_WHAT TO PRODUCE:_
The lines to be extracted run from the start of the listing through the line containing "one meander spring."; copy them exactly and nothing else.

_SUPPLIED INFORMATION:_
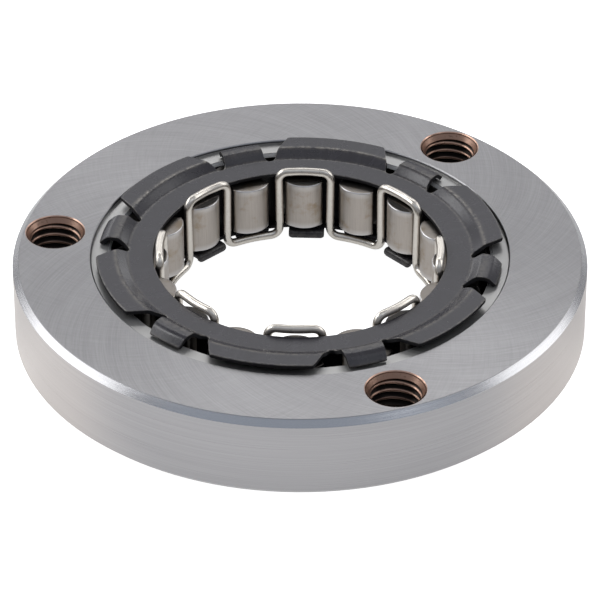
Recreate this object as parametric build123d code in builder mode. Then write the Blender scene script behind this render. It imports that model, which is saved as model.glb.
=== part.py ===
"""Sprag clutch: a bolted outer ring, a pressed cage, sixteen sprags and one meander spring.

The origin is the middle of the ring's lower face. +Z is the axis of rotation, and it points
out of the face that the cage's flange and its tabs show on. All sizes are in millimetres.
"""
import os
from math import cos, degrees, radians, sin, sqrt, tan

from build123d import *

os.makedirs("parts", exist_ok=True)

# Inner race that runs inside the sprags, not part of this object
inner_race_radius = 18.4

# Outer ring: the outer race with its bolt holes
sprag_space = 8.2
track_radius = inner_race_radius + sprag_space
ring_height = 12.2
ring_top_chamfer = 0.9
ring_bottom_chamfer = 1.0
track_lead_in = 0.5
ledge_lead_in_width = 0.25
ledge_lead_in_depth = 0.6
ledge_width = 2.45
counterbore_radius = track_radius + ledge_width
counterbore_depth = 0.6
counterbore_edge_break = 0.2

# Three threaded holes, M8 coarse, modelled at the thread's major radius
bolt_count = 3
bolt_hole_radius = 4.0
bolt_mouth_chamfer = 0.2
first_bolt_angle = 51.5
inner_land = 1.45
outer_land = 1.1
bolt_mouth_radius = bolt_hole_radius + bolt_mouth_chamfer
bolt_circle_radius = counterbore_radius + inner_land + bolt_mouth_radius
ring_outer_radius = bolt_circle_radius + bolt_mouth_radius + outer_land

# Sprags
sprag_count = 16
first_sprag_angle = 87.95
sprag_length = 7.25
sprag_top_depth = 1.05
sprag_preload = 0.05
sprag_track_gap = 0.05
nose_radius = 3.5
nose_half_width = 2.75
nose_offset = 0.15
head_radius = 4.2
head_half_width = 3.3
head_offset = 0.9
waist_half_width = 2.15
waist_from_drum = 0.5
shoulder_fillet = 0.45
sprag_end_chamfer = 0.15

# Cage: one sheet-metal pressing
sheet = 0.6
flange_inner_radius = inner_race_radius + 2.0
drum_inner_radius = inner_race_radius + 3.5
drum_outer_radius = drum_inner_radius + sheet
window_half_width = 2.75
window_offset = 0.5
window_end_clearance = 0.1
cage_depth = 10.0
hook_count = sprag_count
hook_tip_clearance = 0.1
hook_half_width = 2.55
hook_offset = -0.25
hook_corner = 0.4
hook_bend_radius = 0.55
hook_lip = 1.0
lower_rim_inner_radius = inner_race_radius + 2.35

# Tabs round the flange: long raised ones, and short ones that stand on the ring's ledge
tab_pairs = 6
first_long_tab_angle = 79.1
first_short_tab_angle = first_long_tab_angle + 180 / tab_pairs
flange_width = 3.45
notch_bottom_radius = flange_inner_radius + flange_width
notch_radius = 0.9
notch_angle_from_long_tab = 21.1
bend_from_notch = 0.15
inner_bend_radius = 0.5
long_tab_rise = 0.93
long_tab_slope_run = 1.55
long_tab_tip_gap = 0.65
long_tab_tip_half_angle = 14.4
long_tab_crest_bend = 1.2
short_tab_rise = 1.1
short_tab_slope_run = 1.35
short_tab_tip_gap = 0.85
short_tab_tip_half_angle = 5.5
short_tab_slope = 44.0
short_tab_crest_bend = 1.4
foot_clearance = 0.05

# Meander spring: one endless wire
wire_radius = 0.6
loop_count = sprag_count // 2
upper_corner_half_angle = 11.0
lower_corner_half_angle = 10.6
wire_flange_gap = 0.14
wire_race_gap = 0.6
upper_run_height = 0.67
lower_run_depth = 9.85
wire_hook_clearance = 0.05
wire_corner_radius = 1.3
wire_run_radius = 15.0

# Heights and radii that follow from the sizes above
cage_top = ring_height
flange_under = cage_top - sheet
ledge_height = ring_height - counterbore_depth
sprag_top = cage_top - sprag_top_depth
sprag_bottom = sprag_top - sprag_length
window_top = sprag_top + window_end_clearance
window_sill = sprag_bottom - window_end_clearance
cage_bottom = cage_top - cage_depth
hook_top = cage_bottom + hook_lip
hook_under = hook_top - sheet
long_tab_tip_radius = counterbore_radius - long_tab_tip_gap
short_tab_tip_radius = counterbore_radius - short_tab_tip_gap
upper_run_radius = flange_inner_radius - wire_radius - wire_flange_gap
lower_run_radius = inner_race_radius + wire_radius + wire_race_gap
long_hook_tip_radius = inner_race_radius + hook_tip_clearance
short_hook_tip_radius = lower_run_radius + wire_radius + wire_hook_clearance
sprag_step = 360 / sprag_count
tab_step = 360 / tab_pairs
loop_step = 360 / loop_count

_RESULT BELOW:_
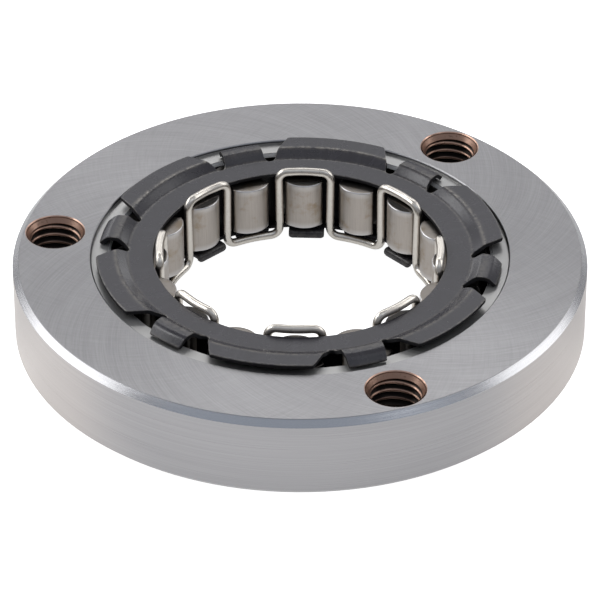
Recreate this object as parametric build123d code in builder mode. Then write the Blender scene script behind this render. It imports that model, which is saved as model.glb.
=== part.py ===
"""Sprag clutch: a bolted outer ring, a pressed cage, sixteen sprags and one meander spring.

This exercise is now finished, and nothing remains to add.